Sunday, November 1, 2015

Why Americans no longer trust the government's food guidelines

Signs of the Times
Link
Over the past 30 years, the Dietary Guidelines for Americans have become as bloated as the nation's collective waistline, serving up a thick brew of revolving-door nutrition advice, confusing messages, and perhaps even politically influenced eating recommendations. In 1985, the report — which gives updated nutrition advice to Americans every five years — was just 19 pages long. It resulted in a simple brochure with commonsense advice: "If you are too fat, your chances of developing some chronic disorders are increased. . . . To lose weight, you must take in fewer calories than you burn." It advised against vomiting or using laxatives to lose weight (back when anorexia, not obesity, was a major concern). Only two charts were included: one with the desired weight for average adults and another with the calorie-burn for exercises such as ballroom dancing and chopping wood.

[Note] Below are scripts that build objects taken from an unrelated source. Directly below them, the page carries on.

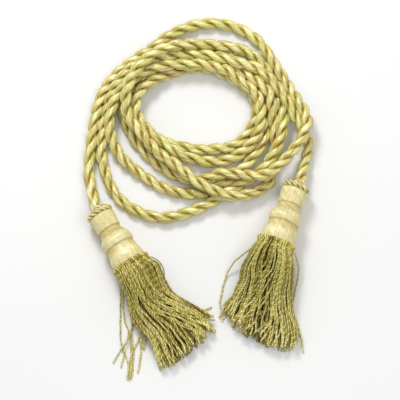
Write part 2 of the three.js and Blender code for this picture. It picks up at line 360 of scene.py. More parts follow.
def floss_material():
    """Glossy rayon floss: filaments along each ply, with painted shade, browner, in the valleys between the plies and
    along the yarn grooves.
    """
    m = Nodes("gold_rope_floss")
    tone, deep = m.attribute("tone"), m.attribute("deep")
    filament = m.noise(m.uv((60.0, 0.16, 1.0)), 1.0, 3.0, 0.62)
    yarn = m.noise(m.uv((15.0, 0.055, 1.0)), 1.0, 3.0, 0.62)
    cloud = m.noise(m.space(38.0), 1.0, 2.0, 0.5)
    value = m.math("ADD", m.math("MULTIPLY", filament, 0.35), m.math("MULTIPLY", yarn, 0.65))
    value = m.math("ADD", value, m.math("MULTIPLY_ADD", tone, 0.14, -0.07))
    body = m.ramp(value, [(0.36, (0.40, 0.31, 0.08)), (0.45, (0.59, 0.50, 0.155)),
                          (0.53, (0.74, 0.67, 0.265)), (0.62, (0.93, 0.90, 0.55))])
    tint = m.ramp(cloud, [(0.35, (0.94, 1.0, 0.80)), (0.65, (1.0, 0.96, 0.92))])
    body = m.mix(1.0, body, tint, "MULTIPLY")
    # painted shade in the valleys between the plies and along the yarn grooves, with a little painted light on the open
    # side of each ply
    valley = m.ramp(deep, [(0.0, (1.06, 1.06, 1.0)), (0.40, (0.93, 0.91, 0.78)), (0.80, (0.95, 0.88, 0.74)),
                           (1.0, (0.84, 0.74, 0.57))])
    body = m.mix(1.0, body, valley, "MULTIPLY")
    m.link(body, m.bsdf.inputs["Base Color"])
    rough = m.math("MULTIPLY_ADD", filament, 0.2, 0.16)
    m.link(rough, m.bsdf.inputs["Roughness"])
    m.bsdf.inputs["Specular IOR Level"].default_value = 1.0
    m.bsdf.inputs["Anisotropic"].default_value = 0.1
    m.bsdf.inputs["Sheen Weight"].default_value = 0.08
    m.bsdf.inputs["Sheen Roughness"].default_value = 0.4
    m.bsdf.inputs["Sheen Tint"].default_value = (1.0, 0.95, 0.7, 1.0)
    m.tangent()
    fine = m.noise(m.uv((150.0, 0.30, 1.0)), 1.0, 2.0, 0.6)
    n1 = m.bump(filament, 0.30, 0.0002)
    m.link(m.bump(fine, 0.15, 0.0001, n1), m.bsdf.inputs["Normal"])
    return m.mat


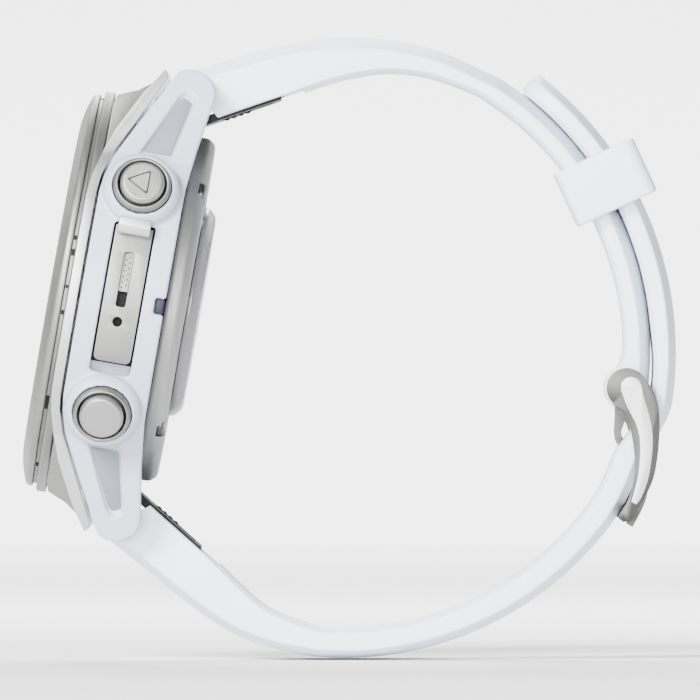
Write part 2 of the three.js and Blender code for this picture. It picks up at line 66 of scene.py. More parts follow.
# Band, seen from the two-button side.
UPPER_CENTRE = (-2.7, 33.0)
LOWER_CENTRE = (-0.8, 36.0)
BAR = (29.6, 29.1)
BAR_R = 0.75
LOOP_R = 2.35
UPPER_PIN = (-17.42, 60.256)
LOWER_PIN = (-25.269, 15.742)
UPPER_ANGLE = 18.9 * DEG
LOWER_ANGLE = -41.7 * DEG
TAIL_TIP = 53.3 * DEG
HOLE_PITCH = 9.3 * DEG
TONGUE_HOLE = -18.6 * DEG


# ---------------------------------------------------------------- outlines

def polar(centre, radius, angle):
    return (centre[0] + radius * math.cos(angle), centre[1] + radius * math.sin(angle))


def arc(centre, radius, start, end, steps):
    return [polar(centre, radius, start + (end - start) * i / steps) for i in range(steps + 1)]


def smoothstep(low, high, value):
    share = min(1.0, max(0.0, (value - low) / (high - low)))
    return share * share * (3 - 2 * share)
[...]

In 2015, the report is a 571-page behemoth and more overwhelming than a Cheesecake Factory menu. It takes on more than it can chew, from sustainability to labor concerns to tax policy. The findings — compiled by a committee appointed by the USDA and Health and Human Services agency — are important because they serve as the scientific basis for the actual dietary guidelines, which are the federal government's official recommendations on how to eat. The recommendations greatly influence federal food programs such as SNAP and child nutrition. For the guidelines to have any credibility, they must be free from political wrangling. The 2015 guidelines, which are due out by the end of the year, are already far off track. In a last-ditch effort to keep politics out of the final guidelines, the House Agriculture Committee held a hearing last week to examine how the process of developing updated nutrition advice became so ideological.